Fifty years ago, radio wasn’t that much into feelings. At the top end of the social scale, people didn’t have feelings because it would have been beneath them. At the middle of the social scale, people who had them were private about them. At the lower end of the social scale, people who had them saw no point in expressing them because nobody at the other two levels was paying attention.
This was complicated by the fact that, half a century ago, women were not that noticeable on radio anyway, and, as we know, women own the feelings department.
The IMCO show, accordingly, did not ask: “How did you feel?” Instead, it would establish the lippyness of the chosen oul’ wan, explore it a bit, and then ask: “How many children do you have now, Mary/Molly/Concepta/Assumpta/Noeleen?” To which the answer would be something on the lines of 16.
Queue a wild round of applause from surrounding audience. If that round of applause did not naturally occur, it would be evoked by the questioner. Once we had the body count, we were set. Majority content broke out, collective reassurance had been given, and all would be well.
Except for people like my mother, who would hurl saucepans into presses in a marked manner in response to these applauded claims and mutter darkly about women who defined themselves by their fecundity. This she would say with such force through such firmly gritted teeth that I was an adult before I realised “fecundity” was not a swear word.
So life moved on and Ireland became more liberal, as did the rest of the world, although the rest of the world was somewhat less self-congratulatory about it. Durex arrived. The pill happened. Sexual freedom abounded. And you know what? The baby pressure stayed.
Today, it is alive and well and torturing women, whether those women are married or in stable relationships, who still get asked when they’re going to hear the patter of tiny feet, or more crudely, when they’re going to get on with it. The answer to either question is: “None of your damn business and get your intrusive questions and yourself the hell out of my life.”
Yet that answer is never given.

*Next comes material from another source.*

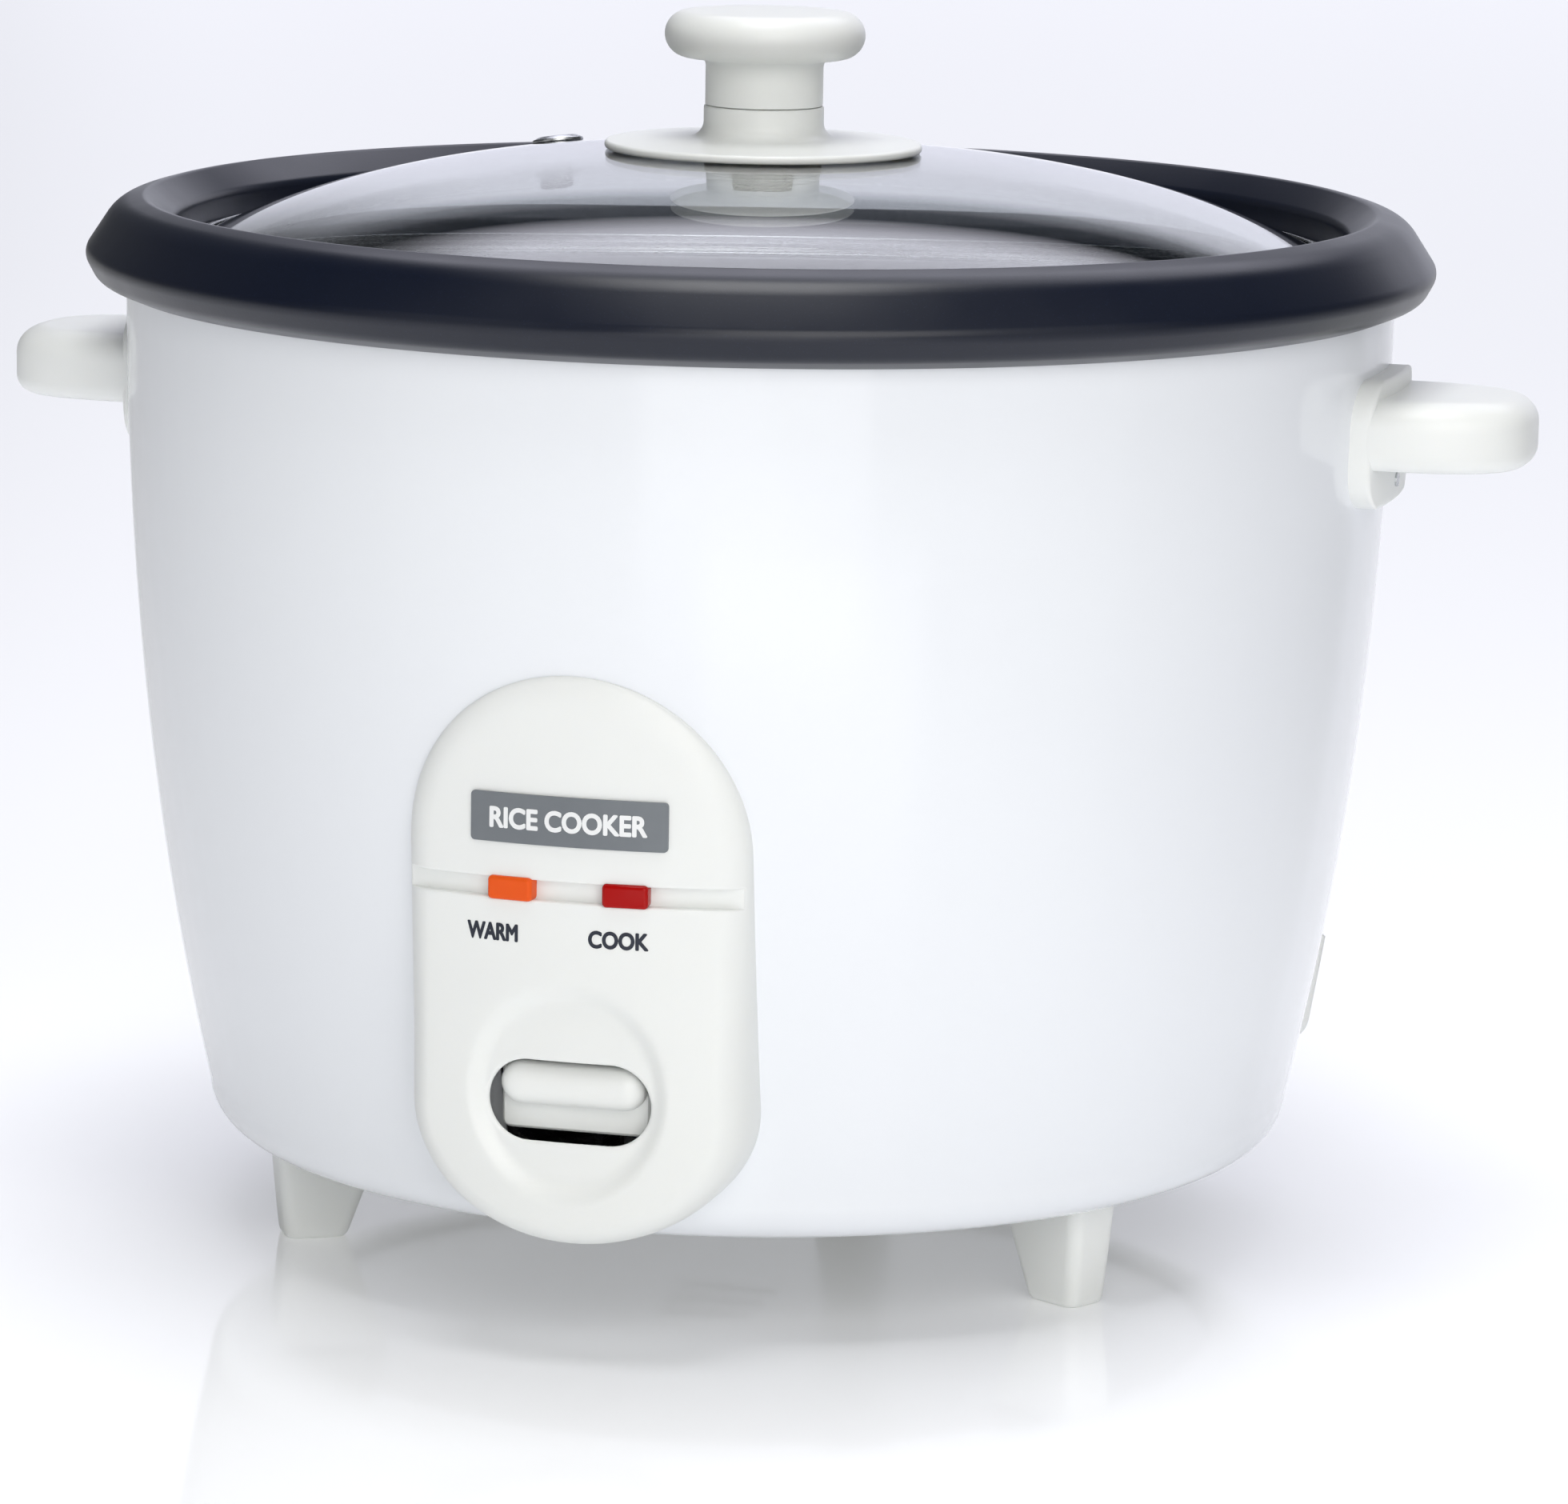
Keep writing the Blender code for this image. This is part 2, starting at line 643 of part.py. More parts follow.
def lamps():
    """Two neon tubes stand behind the lenses, between the shell and the inner case."""
    spread = degrees(asin(lens_offset / panel_front))
    lens("warm_lens", -spread, "orange_lens")
    lens("cook_lens", spread, "red_lens")
    distance = case_radius + 2 * gap + lamp_radius
    for name, bearing in (("warm_lamp", -spread), ("cook_lamp", spread)):
        middle = at_bearing(bearing, distance, 0)
        rod(name, lamp_radius, (middle[0], middle[1], groove_low - 1.5), (middle[0], middle[1], groove_high + 4),
            "lamp_glass", 12)


def badge_plate():
    """A thin blank plate that follows the panel's curved front."""
    inner = panel_front + gap
    outer, low, high = inner + badge_thickness, badge_low - 5, badge_high + 5
    ring = turned("tool_badge", [(inner, low), (outer, low), (outer, high), (inner, high)])
    badge = prism("badge_plate", rounded_box(badge_width / 2, badge_low, badge_high, 0.8, 2), -tool_out, -tool_in,
                  "grey_badge", "Y")
    keep(badge, ring)


# ---- cook lever and switch ----

def cook_lever():
    """Bent arm on a pivot; its front end carries the paddle, its rear end lifts the magnet rod."""
    front_y = skirt_back_y + gap
    spine = [(arm_rear_y, arm_rear_height), (pivot_y + 12, pivot_height - 2.5), (pivot_y - 12, pivot_height - 2.5),
             (arm_bend_y, arm_bend_height), (arm_bend_y - 6, 51), (front_y, 53)]
    lower = [(y, z - arm_thickness) for y, z in reversed(spine)]
    arm = prism("lever_arm", spine + lower, -arm_width / 2, arm_width / 2, "steel", "X")
    hub = rod("tool_hub", hub_radius, (-arm_width / 2, pivot_y, pivot_height), (arm_width / 2, pivot_y, pivot_height))
    hole = rod("tool_hub_hole", pin_radius + gap, (-20, pivot_y, pivot_height), (20, pivot_y, pivot_height))
    join(arm, hub)
    cut(arm, hole)

    high = paddle_middle + paddle_height / 2
    low = paddle_middle - paddle_height / 2
    paddle = prism("lever_paddle", rounded_box(paddle_width / 2, low, high, paddle_height / 2 - 0.01),
                   paddle_front_y, skirt_back_y, "white_plastic", "Y")
    skirt = prism("tool_skirt", rounded_box(paddle_width / 2 + 0.4, skirt_low, high + 0.1, 2.5),
                  skirt_front_y, skirt_back_y, None, "Y")
    join(paddle, skirt)

    ear_out = bracket_ear_x + bracket_wall
    rod("lever_pin", pin_radius, (-ear_out - 1, pivot_y, pivot_height), (ear_out + 1, pivot_y, pivot_height), "steel")
    return hole


def lever_bracket(pin_hole, base_top):
    """Folded bracket: a foot on the base plate and two ears that hold the pin."""
    low = base_top + gap
    out = bracket_ear_x + bracket_wall
    outline = [(-out, low), (out, low), (out, pivot_height + 5), (bracket_ear_x, pivot_height + 5),
               (bracket_ear_x, low + bracket_wall), (-bracket_ear_x, low + bracket_wall),
               (-bracket_ear_x, pivot_height + 5), (-out, pivot_height + 5)]
    bracket = prism("lever_bracket", outline, pivot_y - 6, pivot_y + 6, "steel", "Y")
    cut(bracket, pin_hole)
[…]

Young and not-so-young women smile and say nothing, because they do not feel able to share that they’ve postponed having children while they establish a career or buy a home or get sure about their partner.
A minority of young and not-so-young women smile and say nothing because the last several defeating years of IVF have been unsuccessful torture, leaving them with a sense of personal or shared inadequacy and an aching void nothing but a baby can fill.
The most silent minority, however, are the women who do not want babies. Who have never looked in a buggy and envied the mother pushing it. Who will hold someone else’s baby if required, but lack the desire to create one themselves.
Those women — and their partners — are perfectly natural. They don’t go the Dean Swift route and want babies boiled for breakfast as comestibles for families who are down on their luck. They have nothing against procreation, as long as someone else does it. They may, however, make the legitimate inference that perhaps baby-production may be over-rated as a guarantee of happiness, given that watching parents on any day in any supermarket provides evidence to the contrary.
They are silent because of a coercive consensus that parenthood, and particularly motherhood, is the all-time ennobling catalyst in a life, and that anybody who fails to seek this elevation to a higher state is a vicious throwback who just wants an endless supply of designer bags and shoes.
It is not possible for anybody to gesture at the current procreative generation and seek proof of such ennobling. It’s a given. People who have babies are good. People who refuse to have babies (after a decent interval) are bad. This equation is based on the insupportable but firm belief that having babies makes their parents more unselfish. Maybe now and again, but for the most part no.
And that’s not even taking into account the manifest unselfishness of the woman who created the baby storm, who, while wanting to be sterilised, also wants to donate her eggs to facilitate another woman or women who might be desperate to have a child.
The coercive pro-procreation consensus has everything going for it, including predictions of doom, which take the form of a prophecy that the woman who doesn’t, in her 20s or 30s, want a baby, will in her sad and sick old age, wish she could roll back time and have children who would now rally around and be good eggs.
It somewhat contradicts the premise that having babies marks you out as selfless, to suggest that delivering offspring is a good insurance policy against an isolated old age, but consistency has never characterised any coercive consensus.
A long collective coo over every available baby, followed by a zipped mouth on the desirability of popping a sprog, would remove a nasty pressure on those who plan to be child-free and move us on from the IMCO show syndrome.